Sister Ridley, an aged black woman, always confessed that God had split her open, scraped her just like a hog, and washed out her insides with milk, which killed all her sins. Then God healed her, and she was all pure and white inside. Aunt Reiny Thatcher, another old black woman, who lived to be 119 years old, said that when she had her “experience,” the angels came right out of heaven and taught her the words and tune to the first spiritual. According to Sarah, “She taught it to my mother, who taught it to me. She would say, ‘Oh, Elvira, I saw them angels with these old eyes of mine, and I could hear them just as plain. And old Satan sure did howl when he found he couldn’t have my spirit no more.’” Here is Aunt Reiny Thatcher’s song:
One day, one day,
Old Satan went abroad,
And so my soul flew to God.
Glory be to King Immanuel,
To my King Immanuel,
To my King Immanuel.
Glory be to King Immanuel.
Old Satan went a-howling,
Just like a howling dog.
Glory be to my King Immanuel.
Sarah described the other song as a black woman’s “experience song”:
All around my house was walled with brick,
And in the middle was steel.
King Jesus arose and fought in blood,
And conquered till he fell.
Ah’m gwine to Glory, hallelujah!
Oh, praise ye my Lord,
Ah’m gwine to Glory, hallelujah!
Love and serve the Lord.
Sarah also related a couple of tales that she had learned from her mother.
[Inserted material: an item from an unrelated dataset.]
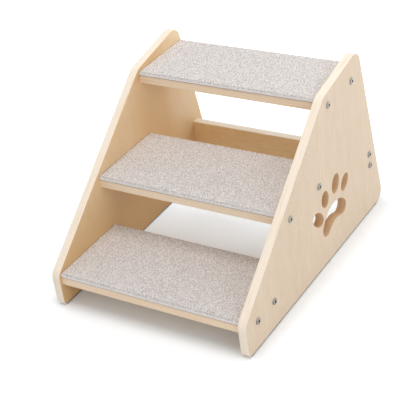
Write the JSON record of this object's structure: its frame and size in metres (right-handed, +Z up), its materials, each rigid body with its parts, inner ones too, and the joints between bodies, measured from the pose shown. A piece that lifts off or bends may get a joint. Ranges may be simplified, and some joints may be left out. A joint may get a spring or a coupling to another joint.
{
  "type": "pet stairs",
  "caption": "Open pet stairs for a small animal: plywood side panels with a paw cut-out, carpeted treads, a back rail and bolts with barrel nuts.",
  "frame": {"origin": "on the floor, under the middle of the stairs' width and depth", "axes": "+X across the stairs to the right as seen by a climber, +Y from the bottom step to the top step, +Z up"},
  "size_m": [0.3644, 0.472, 0.308],
  "materials": {
    "plywood": "clear matt lacquer",
    "carpet": "flat woven loop",
    "bolt_steel": "nickel plated",
    "nut_steel": "zinc plated",
    "anti_slip": "matt"
  },
  "bodies": {
    "root": {"left_side_panel": "plywood", "right_side_panel": "plywood", "bottom_tread": "plywood", "middle_tread": "plywood", "top_tread": "plywood", "back_rail": "plywood", "bottom_carpet": "carpet", "middle_carpet": "carpet", "top_carpet": "carpet", "bottom_tread_bolts": "bolt_steel", "middle_tread_bolts": "bolt_steel", "top_tread_bolts": "bolt_steel", "back_rail_bolts": "bolt_steel", "bottom_tread_barrel_nuts": "nut_steel", "middle_tread_barrel_nuts": "nut_steel", "top_tread_barrel_nuts": "nut_steel", "back_rail_barrel_nuts": "nut_steel", "left_anti_slip_strip": "anti_slip", "right_anti_slip_strip": "anti_slip"}
  },
  "joints": []
}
According to one of them,
An old Negro slave on bended knees prayed, “Oh, God, my master’s so mean to me, please take old Ephraim home. Please, Master, take old Ephraim home out of the miseries of this life.” Over and over he prayed his earnest prayer. Some white boys passing by the cabin overheard the plea and thinking they would have some fun knocked on the door. “Who’s there?” the colored man asked.
“It’s the Lord come to take Ephraim home,” called the boys.
“He’s not here, Lord. He’s gone. He’s been gone from home for months,” replied old Uncle Ephraim.
Sarah learned the following tale from her mother, too:
The old Negro slaves prayed that God would punish the mean slave owners, and this colored man’s prayer was:
“Oh, Lord, my master’s so mean to me. Please, Lord, rain down from heaven and kill all the mean white folks.” As he pleaded with his Savior, he was overheard by a group of mischievous white boys who gathered a pile of stones and waited till they thought the old man would be asleep. They all started throwing rocks on the cabin, the roof of which was very poor, and many of them went through.
Again the prayer was heard, “Oh, Lord, please stop raining rocks, for they is doin’ as much bad as good.”